Nonetheless, this should not distract us from the most influential and reprinted manual of magic in the French-speaking world.  Likely titled itself to capitalize on the Liber aggregationis, or Book of Secrets attributed to the thirteenth century magician Albertus Magnus (Albert the Great), the Petit Albert (“Little Albert”) is a compilation of short recipes intended to create love, heal various ills, turn lead into gold, gain success in both hunting and the household, and a wide variety of other purposes.  The formulae tend toward natural magic, in which various substances are collected and used without a ritual component.  Nonetheless, we also have a lengthy section on planetary talismans attributed to Paracelsus, and a few items for resisting torture, forging a ring of invisibility, and, most famous of the book’s procedures, creating the Hand of Glory.

Potential buyers should be aware of two caveats.  First, the book features only a few notes and no index, so those who like such critical apparati will be disappointed.  Second, if you see this in a bookstore, you might want to check the binding before purchasing; my copy was separating from the spine when I bought it.  Nonetheless, if you want an English translation of a famous book of magic, this is it.
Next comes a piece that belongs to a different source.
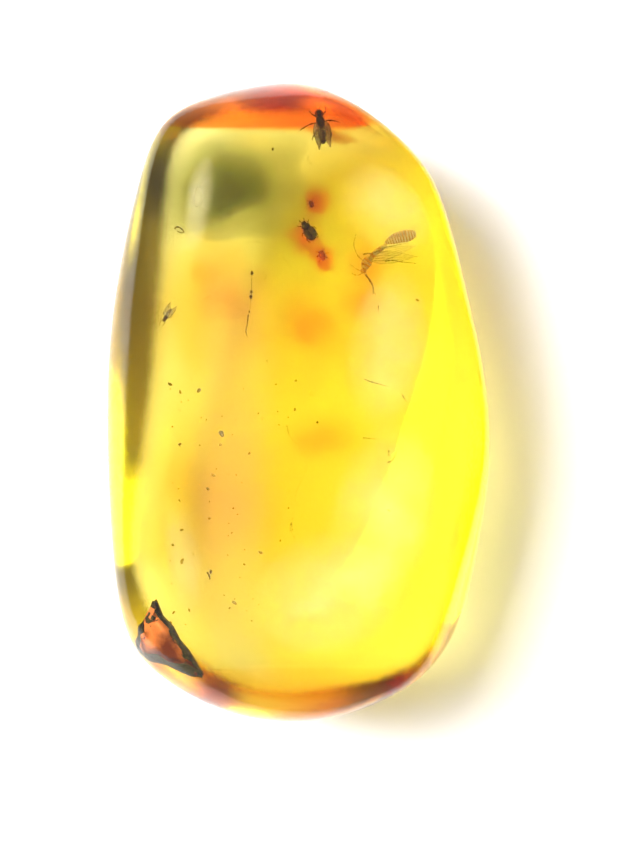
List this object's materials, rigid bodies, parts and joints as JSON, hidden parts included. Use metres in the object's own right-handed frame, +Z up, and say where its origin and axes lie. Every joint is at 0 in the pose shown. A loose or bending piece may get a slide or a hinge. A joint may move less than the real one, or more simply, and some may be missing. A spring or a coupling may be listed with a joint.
{
  "type": "insect in amber",
  "caption": "Polished, tapered lump of clear honey-yellow amber lying on its flat base, with small insects, hairs and bubbles sealed in it.",
  "frame": {"origin": "middle of the outline, on the flat base", "axes": "+Z up through the thickness, +Y along the length towards the narrow end, +X across the width, away from the long ground shoulder"},
  "size_m": [0.018, 0.03, 0.0085],
  "materials": {
    "amber": "clear honey-yellow resin with a tumbled polish",
    "insect": "dark brown insect cuticle",
    "stain": "soft orange and grey-green clouding inside the resin"
  },
  "bodies": {
    "root": {"amber": "amber"}
  },
  "joints": []
}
On the other hand, I can recommend Long’s biography of Marie Laveau without reservation.  Laveau has been a figure of mystery and legend for over a century, portrayed in various manners in folklore, fiction, music, and all manner of other media.  Long returns to the original sources on the woman:  newspaper accounts, deeds, legal documents, parish registers, and first-hand accounts collected by Works Progress Administration interviewers in the Thirties.  Although some of these records have been unavailable to previous authors, she nonetheless notes that others chose to ignore them.  When these records fall short, the book gives us lengthy sections on the history of New Orleans itself and Laveau’s folkloric and literary legacy.

What emerges from these documents is a figure who both falls short of the legend but nonetheless is fascinating in her own right.  For example, we learn that Marie Laveau was neither as wealthy or influential as believed, and that instead of freeing slaves, she herself owned them.  The question of her successor, ‘Marie Laveau II,’ also is raised; although Long does not come out and make an argument for it, it appears that her daughter did employ that name, although she rejected much of her mother’s spirituality.  Nonetheless, the book does confirm the most basic facts:  Laveau was a prominent woman who was a vital spiritual influence in the city and was known for helping the less fortunate.  If you are intrigued by Marie Laveau at all, I would recommend this book highly; once I started it, I could barely put it down.